EXERCISE REQUIREMENTS: Exactly the lines from the start of the data through the line containing "room_strength = 0.35" should be output, with both ends kept and nothing added.

============

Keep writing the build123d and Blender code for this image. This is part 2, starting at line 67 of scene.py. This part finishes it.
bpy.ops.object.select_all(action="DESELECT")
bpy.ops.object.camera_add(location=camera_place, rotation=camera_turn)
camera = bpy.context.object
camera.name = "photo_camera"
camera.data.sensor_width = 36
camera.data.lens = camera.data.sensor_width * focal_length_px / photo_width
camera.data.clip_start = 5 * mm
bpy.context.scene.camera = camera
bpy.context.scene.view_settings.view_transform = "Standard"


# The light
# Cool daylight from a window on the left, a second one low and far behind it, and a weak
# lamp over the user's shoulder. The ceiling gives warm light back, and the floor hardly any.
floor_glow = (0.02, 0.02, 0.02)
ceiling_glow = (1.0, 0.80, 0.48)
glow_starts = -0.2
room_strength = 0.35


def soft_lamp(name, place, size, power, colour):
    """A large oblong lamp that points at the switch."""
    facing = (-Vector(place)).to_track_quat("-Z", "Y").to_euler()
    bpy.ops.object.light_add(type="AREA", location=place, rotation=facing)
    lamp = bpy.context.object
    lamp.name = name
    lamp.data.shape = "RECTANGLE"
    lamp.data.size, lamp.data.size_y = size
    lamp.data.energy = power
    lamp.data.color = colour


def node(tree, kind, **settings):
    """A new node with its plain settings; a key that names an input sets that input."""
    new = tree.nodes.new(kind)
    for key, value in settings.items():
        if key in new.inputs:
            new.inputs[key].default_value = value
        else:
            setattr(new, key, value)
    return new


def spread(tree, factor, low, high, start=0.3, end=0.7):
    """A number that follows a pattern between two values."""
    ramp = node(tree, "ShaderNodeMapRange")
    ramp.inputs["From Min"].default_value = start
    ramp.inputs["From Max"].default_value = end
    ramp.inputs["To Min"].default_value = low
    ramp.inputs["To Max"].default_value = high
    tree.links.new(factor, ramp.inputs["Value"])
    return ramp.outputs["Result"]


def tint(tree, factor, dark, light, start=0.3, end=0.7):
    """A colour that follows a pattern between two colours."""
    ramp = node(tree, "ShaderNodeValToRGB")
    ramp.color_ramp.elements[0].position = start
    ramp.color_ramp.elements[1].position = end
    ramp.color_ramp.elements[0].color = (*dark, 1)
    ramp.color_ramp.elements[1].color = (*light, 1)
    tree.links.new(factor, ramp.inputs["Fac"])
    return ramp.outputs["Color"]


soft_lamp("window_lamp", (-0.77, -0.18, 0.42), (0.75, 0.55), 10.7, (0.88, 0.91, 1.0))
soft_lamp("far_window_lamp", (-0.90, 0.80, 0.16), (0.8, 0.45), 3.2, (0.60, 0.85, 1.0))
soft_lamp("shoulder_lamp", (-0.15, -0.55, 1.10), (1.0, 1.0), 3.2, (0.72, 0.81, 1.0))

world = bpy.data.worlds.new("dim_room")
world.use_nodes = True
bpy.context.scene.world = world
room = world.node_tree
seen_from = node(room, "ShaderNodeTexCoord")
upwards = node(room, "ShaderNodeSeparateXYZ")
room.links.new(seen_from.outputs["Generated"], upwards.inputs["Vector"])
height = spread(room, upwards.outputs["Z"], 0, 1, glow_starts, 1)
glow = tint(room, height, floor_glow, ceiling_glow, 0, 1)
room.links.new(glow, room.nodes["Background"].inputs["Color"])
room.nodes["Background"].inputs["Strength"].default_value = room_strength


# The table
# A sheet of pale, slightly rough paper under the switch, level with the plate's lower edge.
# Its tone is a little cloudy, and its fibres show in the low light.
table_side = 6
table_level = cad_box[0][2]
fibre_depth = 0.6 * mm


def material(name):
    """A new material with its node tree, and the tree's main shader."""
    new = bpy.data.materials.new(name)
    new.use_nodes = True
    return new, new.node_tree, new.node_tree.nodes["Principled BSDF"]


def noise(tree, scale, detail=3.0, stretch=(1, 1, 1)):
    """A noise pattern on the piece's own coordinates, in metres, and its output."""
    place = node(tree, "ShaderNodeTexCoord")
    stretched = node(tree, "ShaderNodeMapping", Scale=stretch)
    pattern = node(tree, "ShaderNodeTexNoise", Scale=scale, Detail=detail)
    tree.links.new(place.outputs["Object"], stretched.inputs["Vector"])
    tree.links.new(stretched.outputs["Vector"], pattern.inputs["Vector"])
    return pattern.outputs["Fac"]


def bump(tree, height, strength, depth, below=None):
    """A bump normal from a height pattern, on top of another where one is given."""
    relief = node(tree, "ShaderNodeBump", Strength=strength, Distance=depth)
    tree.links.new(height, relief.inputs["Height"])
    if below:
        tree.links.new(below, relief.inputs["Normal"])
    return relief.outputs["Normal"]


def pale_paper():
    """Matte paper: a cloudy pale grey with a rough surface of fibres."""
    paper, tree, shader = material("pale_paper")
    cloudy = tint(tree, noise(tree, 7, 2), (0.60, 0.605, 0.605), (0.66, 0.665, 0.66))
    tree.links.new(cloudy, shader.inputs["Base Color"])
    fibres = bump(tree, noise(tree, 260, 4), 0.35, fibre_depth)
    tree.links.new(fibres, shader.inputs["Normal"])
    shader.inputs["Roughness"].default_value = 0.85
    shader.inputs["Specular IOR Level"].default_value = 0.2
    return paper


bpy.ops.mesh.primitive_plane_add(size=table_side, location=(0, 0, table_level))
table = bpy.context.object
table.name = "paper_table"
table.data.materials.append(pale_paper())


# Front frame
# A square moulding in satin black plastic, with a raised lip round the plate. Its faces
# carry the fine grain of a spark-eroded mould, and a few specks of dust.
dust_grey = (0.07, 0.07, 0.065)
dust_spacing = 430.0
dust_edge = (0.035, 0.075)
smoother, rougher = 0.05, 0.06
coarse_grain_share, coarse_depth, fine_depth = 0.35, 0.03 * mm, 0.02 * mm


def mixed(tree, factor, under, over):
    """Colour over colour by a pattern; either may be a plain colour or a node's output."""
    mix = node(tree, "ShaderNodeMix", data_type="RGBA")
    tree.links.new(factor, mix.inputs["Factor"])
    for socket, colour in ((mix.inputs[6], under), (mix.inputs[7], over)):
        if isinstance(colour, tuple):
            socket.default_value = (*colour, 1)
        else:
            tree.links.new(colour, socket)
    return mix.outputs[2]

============

EXERCISE RESULT:
Keep writing the build123d and Blender code for this image. This is part 2, starting at line 67 of scene.py. This part finishes it.
bpy.ops.object.select_all(action="DESELECT")
bpy.ops.object.camera_add(location=camera_place, rotation=camera_turn)
camera = bpy.context.object
camera.name = "photo_camera"
camera.data.sensor_width = 36
camera.data.lens = camera.data.sensor_width * focal_length_px / photo_width
camera.data.clip_start = 5 * mm
bpy.context.scene.camera = camera
bpy.context.scene.view_settings.view_transform = "Standard"


# The light
# Cool daylight from a window on the left, a second one low and far behind it, and a weak
# lamp over the user's shoulder. The ceiling gives warm light back, and the floor hardly any.
floor_glow = (0.02, 0.02, 0.02)
ceiling_glow = (1.0, 0.80, 0.48)
glow_starts = -0.2
room_strength = 0.35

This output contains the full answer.